As I conclude in the relevant essay, “we do not believe stories that come to us second-hand which contradict our direct experience, because each fact [the second hand story, and our own direct experience] presents us with two possible realities, the only evidence of one is a story, the only evidence of the other is direct observation.” We know stories are more often mistaken or untrue than our direct experience, and our direct experience provides no support for these sorts of stories. If our direct experience instead provided some support, then we would have an argument from analogy that would support rather than count against the case for past miracles. But since our direct experience produces the opposite information, it produces the opposite support–and that is where things will remain until such time as our experience changes.

But that isn’t the only way to overcome the argument. For we also know of conditions when stories and other evidence are less often mistaken or untrue than our direct experience, so we can also construct an argument from analogy in support of a past miracle whenever those same conditions obtain. The most common example is the heliocentric theory, which flatly contradicts direct perception since the Sun “obviously” moves while the Earth sits still. Though anyone can directly perceive all the facts that entail the truth of the heliocentric theory (and many a scientist and enthusiast has done so), by far most people only know the facts supporting the theory through testimony (of experts, teachers, TV shows, authors, etc.). Thus, it is clearly reasonable for testimony to overcome direct experience when that testimony is sufficiently overwhelming. But the amount, quality, and degree of testimony required for this reversal is vastly greater than what we have for any miracle claim in history, and thus there is no parallel.

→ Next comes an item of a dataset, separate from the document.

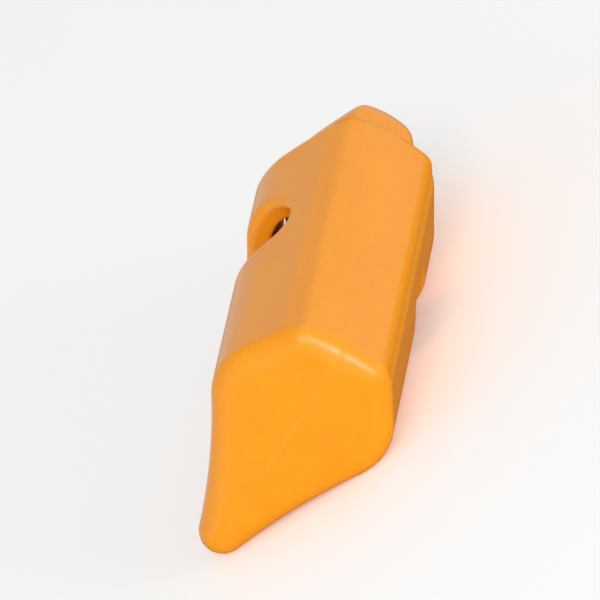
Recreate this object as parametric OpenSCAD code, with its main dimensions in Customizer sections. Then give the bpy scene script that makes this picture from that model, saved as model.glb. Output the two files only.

But there could be. If we only had the same scale of testimonial evidence, in quantity, scope, and reliability, for any miracle claim, then that claim would be as believable as any other amazing but credible story. Hence I agree we could still overcome the inference against miracles with a substantial quantity of evidence from the past, as long as it was sufficient to justify concluding that our present direct experience is abnormal. As in my example above, we could indeed prove beyond a reasonable doubt that Lucian went to the moon, or we could at least raise adequate suspicions that dinosaur bones were planted. But as my other chapters demonstrate in “Why I Don’t Buy the Resurrection Story,” and as my concluding point about Thomas emphasizes in “No Miracles Today Implies None Then,” we do not have that kind of evidence from the past, certainly not in the case of any miracle claim.

In conclusion, Sayers ends with an argument that some skeptics are irrational, which is certainly true. But that has no bearing on what would persuade me, and therefore it can have no bearing on anything I have argued. Nor can it pertain to any other reasonable person. How I would respond to irrational people is not relevant to whether I believe the evidence is sufficient to convince a rational person. The fact remains that I don’t. And Sayers has not said anything that justifies changing my mind about that.


[1] See my essay “Proving a Negative” (1999).

[2] Fabulous stories are fabricated for many different reasons, including honest mistakes, innocent exaggerations, symbolic exposition, and even outright deception or delusion.

[3] See my most complete discussion of the subject of miracles in “Review of In Defense of Miracles” (1999). Note that I disagree with interpreters of Hume who think it is logically impossible to have sufficient testimony to accept any miracle, largely because Hume did not define “miracle” correctly.

[4] The proper formula for the argument from analogy is Bayes’ theorem, which is too complex to explain here. But for an informal treatment, see my Digression on Method in “Why I Am Not A Christian” (2006) and The Problem of Uncertainty in “Was Christianity Too Improbable to be False?” (2006).